# 小 + 姓



## yuechu

大家好！

I know that in Chinese, it is common (at least in certain regions), for people to call other people 小 + 姓 or 老 + 姓。I have a few questions about this after talking to a few Chinese people about this (It seems that different people may use them differently? or maybe it is regional?) : If someone calls someone else 小 + 姓, does it sound closer or more distant? Is it only used for acquaintances and not for friends?
 If people are around the same age (or even older), is it still possible (and common) to use 小 + 姓？
 Is 小 + 姓 used commonly for both men or women? (boys and girls)
(I'm also interested to know about 老 + 姓, since it is kind of the corresponding expression for those who are older)

Thanks!


----------



## nosaijin

Interesting topic.
My answers below are based on my preference and what I usually hear in Taiwan. Things could be totally different in China.


yuechu said:


> If someone calls someone else 小 + 姓, does it sound closer or more distant?


It would sound more distant here- we're more likely to call people who are close to us by their names or nicknames.


yuechu said:


> Is it only used for acquaintances and not for friends?


I think yes (especially for a young one). At least I won't use it for friends.


yuechu said:


> If people are around the same age (or even older), is it still possible (and common) to use 小 + 姓？


Probably not quite common, but it is possible.


yuechu said:


> Is 小 + 姓 used commonly for both men or women? (boys and girls)

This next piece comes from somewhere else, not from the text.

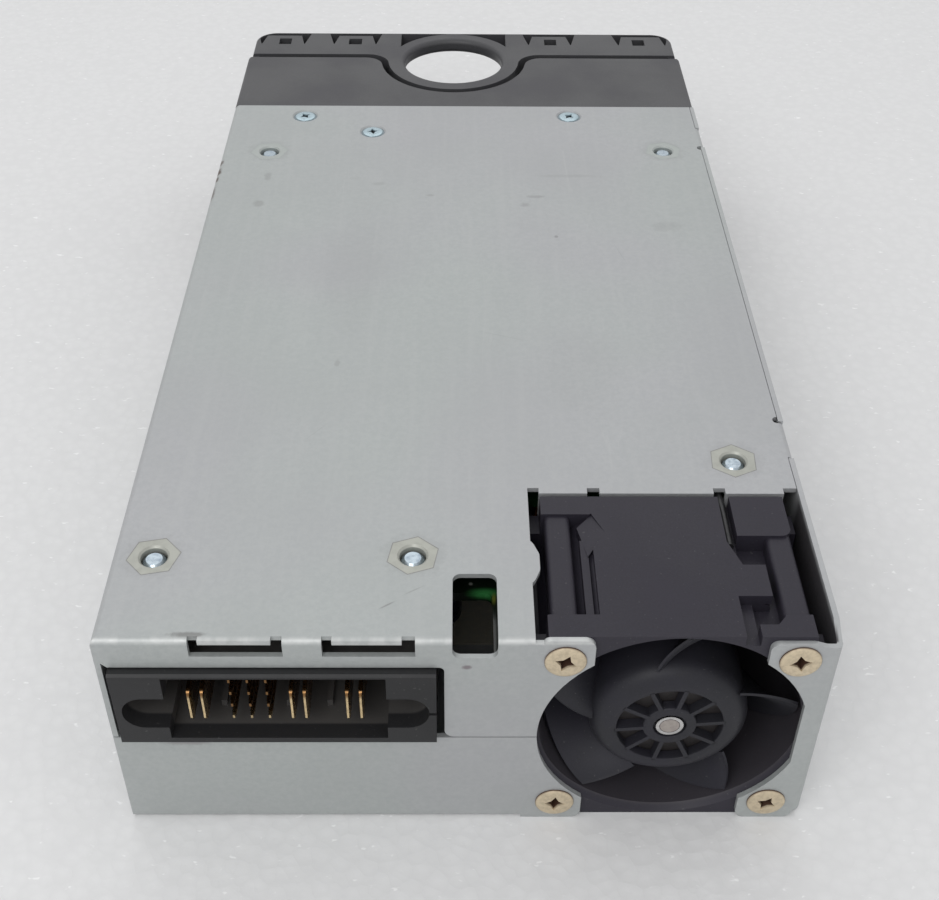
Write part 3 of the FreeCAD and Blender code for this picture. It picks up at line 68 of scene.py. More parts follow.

I've never heard it used for females. Sounds odd, if not rude.


yuechu said:


> (I'm also interested to know about 老 + 姓, since it is kind of the corresponding expression for those who are older)


Generally, 小+姓 is for those who are (or look) younger, and 老+姓 is for the opposite.


----------



## SimonTsai

Generally agreeing with @nosaijin, I would add that appellations such as '小陳' and '老高' seem to be popular 20 or 30 years ago and are now mostly used by old or middle-aged men sort of like nicknames. (I am 22. I have the feeling because I watch films and I have an about 60 dad.)


----------



## corner1912

The only situation in which I think "小x" can be used is in companies (especially in some traditional industries or in a state-owned business) or in gevernment departments. (sometimes parents-in-law would also like to call their son/daughter-in-law as 小x)

Whether it sounds more intimate depends on whether I like the leader. But if your leader is younger than you, I don't think that you can call him/her 小x.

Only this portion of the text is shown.